How are controlled/prescribed fires conducted?

“In some areas of Iowa, there are now trained personnel who know how to do prescribed fire. They do it well, and they do it safely. My fire is going to be done by a small business called Transition Ecology. They have a four-wheel all-terrain vehicle with a 60-gallon water tank on the back. We’ve created paths through the woods so that they can put out any unwanted fires with the vehicle. We’re going to do a “backfire,” one where the fire actually burns into the wind, so it’s going to be a slow fire. It should take a couple hours to burn the five acres.

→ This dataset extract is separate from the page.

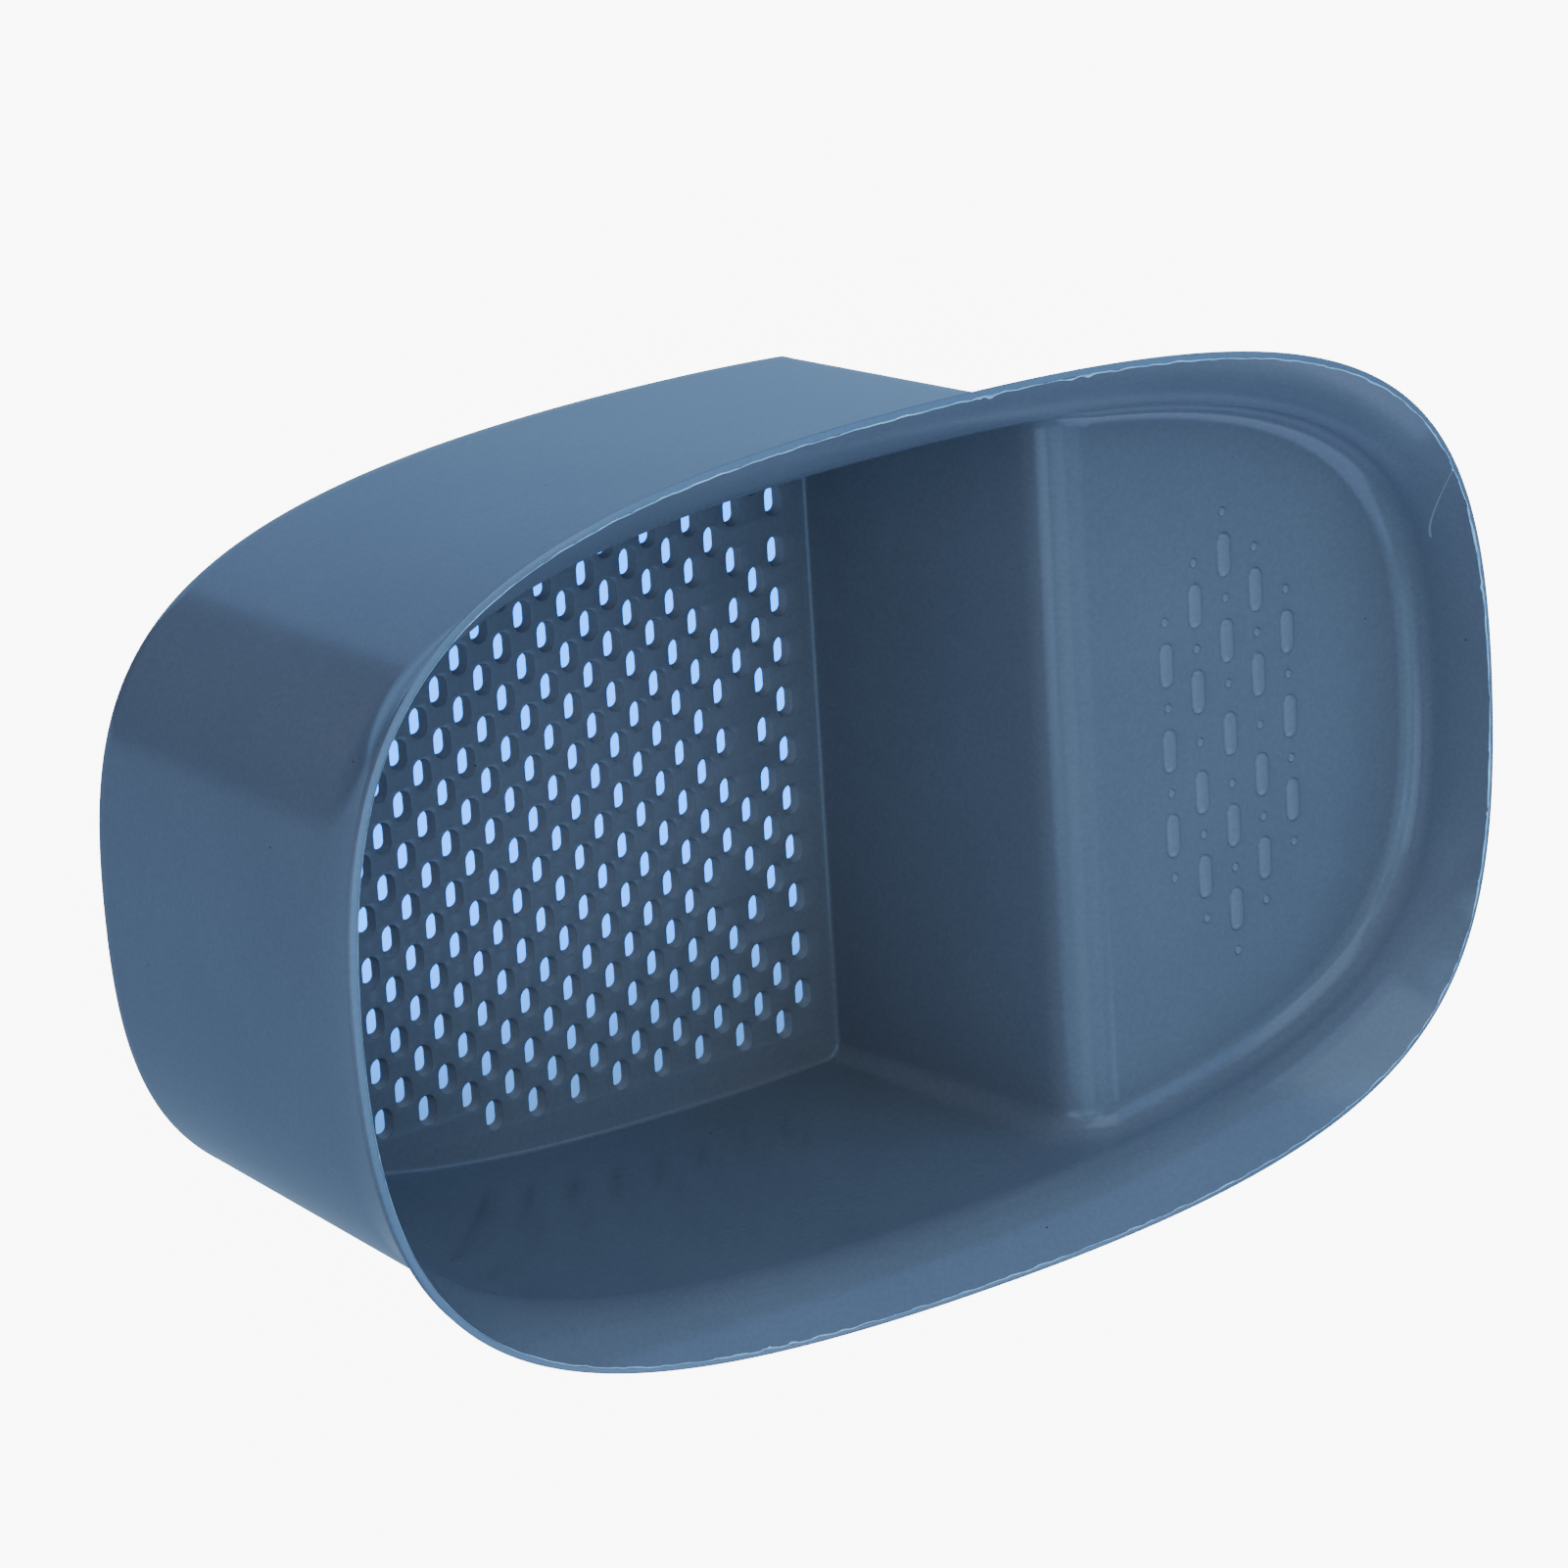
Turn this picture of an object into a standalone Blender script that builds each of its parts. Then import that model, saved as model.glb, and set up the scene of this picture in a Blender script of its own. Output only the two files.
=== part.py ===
"""Sink drain basket: a deep strainer bin with a shallow shelf beside it, under one flared rim.

The basket is one thin shell. Two outlines seen from above set its inside face: the body's, at the foot
of the wall, and the mouth's, at the rim. Its regions are separate solids with a fine seam between them.
+X runs from the bin to the shelf and +Z is up. The origin is under the middle of the basket, on the
surface that it stands on.
"""
import math

import bmesh
import bpy

for item in list(bpy.data.objects):
    bpy.data.objects.remove(item, do_unlink=True)

MM = 0.001

# Walls and seams
wall = 1.8 * MM
floor_thickness = 2.2 * MM
seam = 0.3 * MM

# Mouth: the inner edge of the rim, seen from above
basket_height = 91.0 * MM
mouth_length = 262.0 * MM
mouth_width = 170.0 * MM
mouth_widest_x = 3.0 * MM
mouth_left_shares = (0.807, 0.751)
mouth_right_shares = (0.863, 0.728)

# Body: the inside face of the wall at its foot, seen from above
body_length = 255.0 * MM
body_width = 145.4 * MM
body_widest_x = 1.0 * MM
body_left_shares = (0.905, 0.658)
body_right_shares = (0.925, 0.578)
wall_lean = 2.0 * MM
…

“We will also have developed firebreaks beforehand, especially around our house. We’ll make sure that the smoke will blow away from the road. We’ll put warning signs on the road and we’ll contact the fire department.

“It’ll actually take longer to do what they call “mop up” after the burn than to do the actual burn. They’ll go around spraying any smoking downed trees after the burn with water, and then they’ll watch the woods for a while. I may need to stay home for a few days just to make sure that there are no lingering sparks.  Sometimes, when the temperature drops toward the end of the day, the fires go out, but then the next day, as the temperature rises, smoldering fires can start up again.  We’ve figured out how to do prescribed fire so that it’s well managed and safe for us, and a benefit for Iowa’s fire-dependent natural communities.”